Data lines:
--
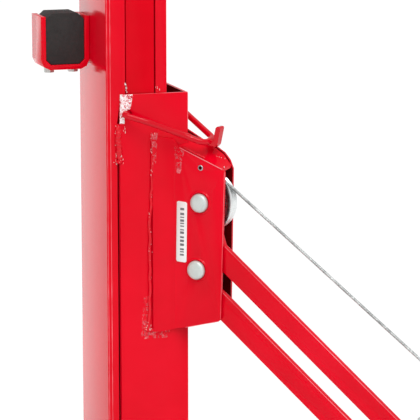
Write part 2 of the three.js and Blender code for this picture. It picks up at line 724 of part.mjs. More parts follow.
function hookShackle() {
  const z = BOOM_Z;
  const y = EXT_HALF + 0.5;
  const t = 5;
  const strap = (side) => union(
    box(SHACKLE_X - 12, SHACKLE_X + 12, side > 0 ? y : -y - t, side > 0 ? y + t : -y, z - 60, z),
    cylY(SHACKLE_X, z, 12, side > 0 ? y : -y - t, side > 0 ? y + t : -y),
  );
  return cut(
    union(strap(1), strap(-1), box(SHACKLE_X - 12, SHACKLE_X + 12, -y - 0.1, y + 0.1, z - 60, z - 52)),
    cylY(SHACKLE_X, z, 6.4, -60, 60, 16),
    cylZ(SHACKLE_X, 0, 7.4, z - 70, z - 40, 16),
  );
}

function shacklePin() {
  const y = EXT_HALF + 0.5 + 5;
  return union(
    cylY(SHACKLE_X, BOOM_Z, 6, -y - 3, y + 6, 16),
    cylY(SHACKLE_X, BOOM_Z, 10, -y - 4, -y - GAP, 16),
    cylY(SHACKLE_X, BOOM_Z, 10, y + GAP, y + 6, 6),
  );
}

const HOOK_TOP = BOOM_Z - 60;
const LATCH_PIVOT = [SHACKLE_X - 14, HOOK_TOP - 24];

function hook() {
  const x = SHACKLE_X;
  const z = HOOK_TOP;
  const path = new THREE.CatmullRomCurve3([
    [x, -6], [x + 2, -22], [x + 14, -38], [x + 19, -54], [x + 11, -70], [x - 4, -75], [x - 18, -67],
    [x - 22, -52],
  ].map(([a, b]) => new THREE.Vector3(a, 0, z + b)));
  const circle = new THREE.Shape();
  circle.absarc(0, 0, 6.5, 0, Math.PI * 2);
  const body = solid(new THREE.ExtrudeGeometry(circle, { steps: 14, curveSegments: 4, extrudePath: path }));
  return union(
    body,
    cylZ(x, 0, 7, z - 12, z + 20),
    cylZ(x, 0, 11, z - 16, z - GAP),
    cylZ(x, 0, 11.5, z + 8 + GAP, z + 19, 6),
    box(LATCH_PIVOT[0] - 4, x, -2, 2, LATCH_PIVOT[1] - 4, z - 14),
    cylY(...LATCH_PIVOT, 2, -7.5, 7.5, 12),
  );
}

function hookLatch() {
  const [x, z] = LATCH_PIVOT;
  const side = (y0, y1) => extrudeY([
    [x - 4, z + 3], [x - 2, z - 10], [x - 1, z - 26], [x + 4, z - 24], [x + 5, z - 4], [x + 4, z + 4],
  ], y0, y1);
  const web = box(x + 1.5, x + 3.4, -5, 5, z - 23, z - 9);
  const bore = cylY(x, z, 2.3, -20, 20, 12);
  return cut(union(side(3.4, 6), side(-6, -3.4), web), bore);
}

// ---------------------------------------------------------------- wheeled base
const CROSS_X = [165, 215];
const CASTER_REAR_Y = 215;
const CASTER_REAR_X = 190;
const CASTER_FRONT_X = LEG_TIP_X + 34;

function baseFrame() {
  const [z0, z1] = BEAM_Z;
  const earPlate = (y, low) => union(
    box(LEG_PIVOT[0], CROSS_X[0] + 30, y - 26, y + 26, low, low + EAR_T),
    cylZ(LEG_PIVOT[0], y, 26, low, low + EAR_T),
  );
  const bracket = (y) => union(earPlate(y, LEG_Z[0] - 0.6 - EAR_T), earPlate(y, LEG_Z[1] + 0.6));
  const body = union(
    box(...CROSS_X, -LEG_Y - 40, LEG_Y + 40, z0, z1),
    box(-95, 166, -38, 38, z0, z1),
    box(-300, -90, -20, 20, z0 + 8, z1 - 2),
    bracket(LEG_Y), bracket(-LEG_Y),
  );
  return cut(body, ...[-1, 1].map((s) => cylZ(LEG_PIVOT[0], s * LEG_Y, 8.3, 80, 170)),
    ...FOOT_BOLTS.map(([x, y]) => cylZ(x, y, 5.3, z1 - 20, z1 + 1, 12)),
    ...[-1, 1].map((s) => cylZ(CASTER_REAR_X, s * CASTER_REAR_Y, 6.3, z0 - 1, z0 + 22)));
}

const FOOT_BOLTS = [[-80, -28], [-80, 28], [92, -28], [92, 28]];

// Foot plate with its four bolts and the two gussets that brace the mast's corners.
function mastFoot() {
  const top = 160;
  const plate = box(-92, 124, -70, 70, BEAM_Z[1] + GAP, top);
  const bolts = FOOT_BOLTS.map(([x, y]) => union(
    cylZ(x, y, 5, BEAM_Z[1] - 16, top + 6, 12), cylZ(x, y, 8.5, top - 1, top + 7, 6),
  ));
  return union(plate, ...bolts, ...mastGussets(top));
}

function mastGussets(top) {
  const rear = mast(COVER_W, -COVER_T)[0] + 3;
  const [fx, fy] = mast(-GAP, POST_D / 2);
  const outline = (x, dir) => [[x, top - 1], [x + dir * 58, top - 1], [x + dir * 58, top + 8],
    [x + dir * 6, top + 100], [x, top + 100]];
  const front = extrudeY(outline(0, 1), -3, 3).rotate([0, 0, -135]).translate([fx, fy, 0]);
  return [extrudeY(outline(rear, 1), -3, 3), front];
}

function leg(side) {
  const y = side * LEG_Y;
  const [px] = LEG_PIVOT;
  const h = LEG_W / 2;
  const beam = union(box(LEG_TIP_X, px, y - h, y + h, ...LEG_Z), cylZ(px, y, h, ...LEG_Z, 36));
  return cut(beam, cylZ(px, y, 8.3, 90, 160), cylZ(CASTER_FRONT_X, y, 6.3, LEG_Z[0] - 1, LEG_Z[0] + 22));
}

// Upright hinge bolt of a leg.
function legPivot(side) {
  const y = side * LEG_Y;
  const x = LEG_PIVOT[0];
  const low = LEG_Z[0] - 0.6 - EAR_T;
  const high = LEG_Z[1] + 0.6 + EAR_T;
  return union(
    cylZ(x, y, 8, low - 8, high + 4, 16),
    cylZ(x, y, 13, low - 9, low - GAP, 6),
    cylZ(x, y, 13, high + GAP, high + 9, 6),
  );
}

function casterFork(x, y, seat) {
  const top = seat - GAP;
  const ax = x + CASTER_TRAIL;
  const cheek = (y0, y1) => extrudeY([
    [x - 22, top - 4], [x - 20, top - 14], [ax - 11, WHEEL_R - 8], [ax, WHEEL_R - 12], [ax + 11, WHEEL_R - 6],
    [x + 30, top - 14], [x + 28, top - 4],
  ], y0, y1);
  return union(
    box(x - 24, x + 30, y - 19, y + 19, top - 6, top - 2.5),
    cylZ(x, y, 15, top - 4, top),
    cylZ(x, y, 6, top - 5, top + 18),
    cheek(y - 19, y - 15.5), cheek(y + 15.5, y + 19),
    cylY(ax, WHEEL_R, 5.7, y - 22, y + 22, 12),
    cylY(ax, WHEEL_R, 9, y - 23, y - 18, 6), cylY(ax, WHEEL_R, 9, y + 18, y + 23, 6),
  );
}

function casterWheel(x, y) {
  const w = WHEEL_W / 2;
  return lathe([
    [6, y - w - 1.5], [11, y - w - 1.5], [12, y - w + 3], [27, y - w + 3], [28, y - w], [37, y - w],
    [WHEEL_R, y - w + 4], [WHEEL_R, y + w - 4], [37, y + w], [28, y + w],
    [27, y + w - 3], [12, y + w - 3], [11, y + w + 1.5], [6, y + w + 1.5],
  ], x + CASTER_TRAIL, WHEEL_R, 22);
}

// ---------------------------------------------------------------- assembly
add('post', post(), 'red');
add('cable_cover', cover(), 'red');
add('inner_mast', innerMast(), 'red');
add('slide_bush', slideBush(), 'black');
add('housing_near', housingPlate(NEAR_EDGE, -1), 'red');
add('housing_far', housingPlate(FAR_EDGE, 1), 'red');
add('housing_top', housingTop(), 'red');
add('sheave', sheave(), 'zinc');
add('sheave_bush', sheaveBush(), 'steel');
add('upper_pin', pin(UPPER_PIN), 'zinc');
add('lower_pin', pin(LOWER_PIN), 'zinc');
add('upper_clip', pinClip(UPPER_PIN), 'steel');
add('lower_clip', pinClip(LOWER_PIN), 'steel');
add('latch_bail', bail(), 'red');
add('label_plate', label(), 'white');
add('upper_arm', upperArm(), 'red');
add('lower_arm', lowerArm(), 'red');
add('winch_cheek_near', cheekNear(), 'zinc');
add('winch_cheek_far', cheekFar(), 'zinc');
add('winch_tie_front', tieBolt(TIES[0]), 'zinc');
add('winch_tie_lower', tieBolt(TIES[1]), 'zinc');
add('drum', drum(), 'zinc');
add('drum_gear', drumGear(), 'steel');
add('drum_shaft', drumShaft(), 'steel');
add('pinion_shaft', pinion(), 'steel');
add('crank_arm', crank(), 'black');
add('crank_nut', crankNut(), 'zinc');
add('crank_grip', grip(), 'black');
add('pawl', pawl(), 'steel');
add('pawl_pin', pawlPin(), 'zinc');
add('rope_lift', ropeWrap(), 'rope');
add('rope_run', ropeRun(), 'rope');
add('rope_coil', ropeCoil(), 'rope');
add('rope_ferrule', ropeFerrule(), 'zinc');
add('rest_bracket', toMast(restLocal('bracket')), 'red');
add('rest_buffer', toMast(restLocal('buffer')), 'black');
add('boom_saddle', boomSaddle(), 'red');
add('boom', boom(), 'red');
add('boom_extension', boomExtension(), 'zinc');
add('extension_clamp', extensionClamp(), 'zinc');
add('hook_shackle', hookShackle(), 'zinc');
add('shackle_pin', shacklePin(), 'steel');
add('hook', hook(), 'steel');
add('hook_latch', hookLatch(), 'zinc');
add('base_frame', baseFrame(), 'red');
add('mast_foot', mastFoot(), 'red');
for (const [end, x] of [['front', CASTER_FRONT_X], ['rear', CASTER_REAR_X]]) {
  for (const side of [-1, 1]) {
    const y = side * (end === 'front' ? LEG_Y : CASTER_REAR_Y);
    const tag = `${end}_${side < 0 ? 'near' : 'far'}`;
    add(`fork_${tag}`, casterFork(x, y, end === 'front' ? LEG_Z[0] : BEAM_Z[0]), 'zinc');
    add(`wheel_${tag}`, casterWheel(x, y), 'black');
  }
}
add('leg_near', leg(-1), 'red');
add('leg_far', leg(1), 'red');
add('leg_pivot_near', legPivot(-1), 'zinc');
add('leg_pivot_far', legPivot(1), 'zinc');

export default root;
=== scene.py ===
"""Looks of the rolling winch hoist crane: red powder-coated sheet metal, zinc-plated pins and wire rope."""
import math
import random

import bmesh
import bpy
from mathutils import Matrix, Vector, noise
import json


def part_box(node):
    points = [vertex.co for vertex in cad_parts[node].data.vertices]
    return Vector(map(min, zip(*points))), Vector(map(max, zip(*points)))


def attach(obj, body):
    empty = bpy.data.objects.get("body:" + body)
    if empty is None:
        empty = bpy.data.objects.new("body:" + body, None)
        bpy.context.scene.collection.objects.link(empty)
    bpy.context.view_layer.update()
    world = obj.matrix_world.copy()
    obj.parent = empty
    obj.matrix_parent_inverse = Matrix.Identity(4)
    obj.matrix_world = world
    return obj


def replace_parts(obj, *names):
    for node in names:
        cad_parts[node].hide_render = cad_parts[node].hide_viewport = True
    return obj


MM = 0.001
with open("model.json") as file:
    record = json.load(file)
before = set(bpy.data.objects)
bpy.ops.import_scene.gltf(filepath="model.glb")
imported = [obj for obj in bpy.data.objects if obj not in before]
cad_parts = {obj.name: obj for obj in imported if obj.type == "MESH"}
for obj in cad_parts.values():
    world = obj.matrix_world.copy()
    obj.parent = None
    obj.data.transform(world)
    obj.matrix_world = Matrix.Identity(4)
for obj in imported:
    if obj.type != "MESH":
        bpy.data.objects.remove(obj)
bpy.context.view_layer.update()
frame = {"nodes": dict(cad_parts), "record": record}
record = frame["record"]
node_slot = {s["node"]: s["material_slot"] for s in record["subparts"]}
node_body = {n: b for b, names in record["behaviour"]["bodies"].items() for n in names}

# The mast frame of the drawing: the upper pin's axis is at x = 79.3 mm, and z is the height.
PIN_X = 79.3
pin_low, pin_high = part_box("upper_pin")
SHIFT = (pin_low.x + pin_high.x) / 2 - PIN_X * MM


def at(x, y, z):
    """Drawing millimetres to row metres."""
    return Vector((x * MM + SHIFT, y * MM, z * MM))


S45 = math.sqrt(0.5)
COVER_W = 84.0  # mast width along its near wall, cover included
SKIN = 3.3  # cover sheet and its gap to the post
CORNER_X = 59.1  # rear corner of the mast from the mast's middle
COVER_LEFT = 13.2
NOTCH_FOOT, NOTCH_HEIGHT, NOTCH_LEAN = 1186.0, 31.0, 3.2  # lean-in of the cover's left edge at its top
POST_BOTTOM, POST_TOP = 163.0, 1398.0
PLATE_FACE = -13.0  # y of the near housing plate's outer face
PLATE_INNER = 11.5 * MM  # between the inner and the outer face of either housing plate
OIL_HOLE = (80.1, 1143.5)
ROD_R = 3.2


def mast(u, v, z):
    """Mast plan coordinates, u along the near wall and v into the depth."""
    d = v + SKIN
    return at(CORNER_X + (u - COVER_W - d) * S45, (u - COVER_W + d) * S45, z)


# ------------------------------------------------------------------ materials
def new_material(name):
    """Empty node material, with its tree and its shader."""
    mat = bpy.data.materials.new(name)
    mat.use_nodes = True
    return mat, mat.node_tree, mat.node_tree.nodes["Principled BSDF"]


def link(tree, a, b):
    tree.links.new(a, b)


def noise_tex(tree, scale, detail=4.0, rough=0.55, distortion=0.0):
    """Noise field in the piece's own metres."""
    tex = tree.nodes.new("ShaderNodeTexNoise")
    tex.inputs["Scale"].default_value = scale
    tex.inputs["Detail"].default_value = detail
    tex.inputs["Roughness"].default_value = rough
    tex.inputs["Distortion"].default_value = distortion
    coords = tree.nodes.new("ShaderNodeTexCoord")
    link(tree, coords.outputs["Object"], tex.inputs["Vector"])
    return tex.outputs["Fac"]


def ramp(tree, source, stops):
    """Colour or value at each stop of a field."""
    node = tree.nodes.new("ShaderNodeValToRGB")
    els = node.color_ramp.elements
    while len(els) < len(stops):
        els.new(0.5)
    for el, (pos, col) in zip(els, stops):
        el.position = pos
        el.color = (*col, 1.0) if len(col) == 3 else col
    link(tree, source, node.inputs["Fac"])
    return node.outputs["Color"]


def bumped(tree, bsdf, source, strength, distance, chain=None):
    """Surface relief from a field, on top of an earlier relief when chain is given."""
    node = tree.nodes.new("ShaderNodeBump")
    node.inputs["Strength"].default_value = strength
    node.inputs["Distance"].default_value = distance
    link(tree, source, node.inputs["Height"])
    if chain is not None:
        link(tree, chain, node.inputs["Normal"])
    link(tree, node.outputs["Normal"], bsdf.inputs["Normal"])
    return node.outputs["Normal"]


def grey(v):
    return (v, v, v)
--
The request:
Extract the run of lines that opens with the line containing "in imported if" and closes with the line containing "return at(CORNER_X +"; reproduce it exactly and add nothing.

Full response:
cad_parts = {obj.name: obj for obj in imported if obj.type == "MESH"}
for obj in cad_parts.values():
    world = obj.matrix_world.copy()
    obj.parent = None
    obj.data.transform(world)
    obj.matrix_world = Matrix.Identity(4)
for obj in imported:
    if obj.type != "MESH":
        bpy.data.objects.remove(obj)
bpy.context.view_layer.update()
frame = {"nodes": dict(cad_parts), "record": record}
record = frame["record"]
node_slot = {s["node"]: s["material_slot"] for s in record["subparts"]}
node_body = {n: b for b, names in record["behaviour"]["bodies"].items() for n in names}

# The mast frame of the drawing: the upper pin's axis is at x = 79.3 mm, and z is the height.
PIN_X = 79.3
pin_low, pin_high = part_box("upper_pin")
SHIFT = (pin_low.x + pin_high.x) / 2 - PIN_X * MM


def at(x, y, z):
    """Drawing millimetres to row metres."""
    return Vector((x * MM + SHIFT, y * MM, z * MM))


S45 = math.sqrt(0.5)
COVER_W = 84.0  # mast width along its near wall, cover included
SKIN = 3.3  # cover sheet and its gap to the post
CORNER_X = 59.1  # rear corner of the mast from the mast's middle
COVER_LEFT = 13.2
NOTCH_FOOT, NOTCH_HEIGHT, NOTCH_LEAN = 1186.0, 31.0, 3.2  # lean-in of the cover's left edge at its top
POST_BOTTOM, POST_TOP = 163.0, 1398.0
PLATE_FACE = -13.0  # y of the near housing plate's outer face
PLATE_INNER = 11.5 * MM  # between the inner and the outer face of either housing plate
OIL_HOLE = (80.1, 1143.5)
ROD_R = 3.2


def mast(u, v, z):
    """Mast plan coordinates, u along the near wall and v into the depth."""
    d = v + SKIN
    return at(CORNER_X + (u - COVER_W - d) * S45, (u - COVER_W + d) * S45, z)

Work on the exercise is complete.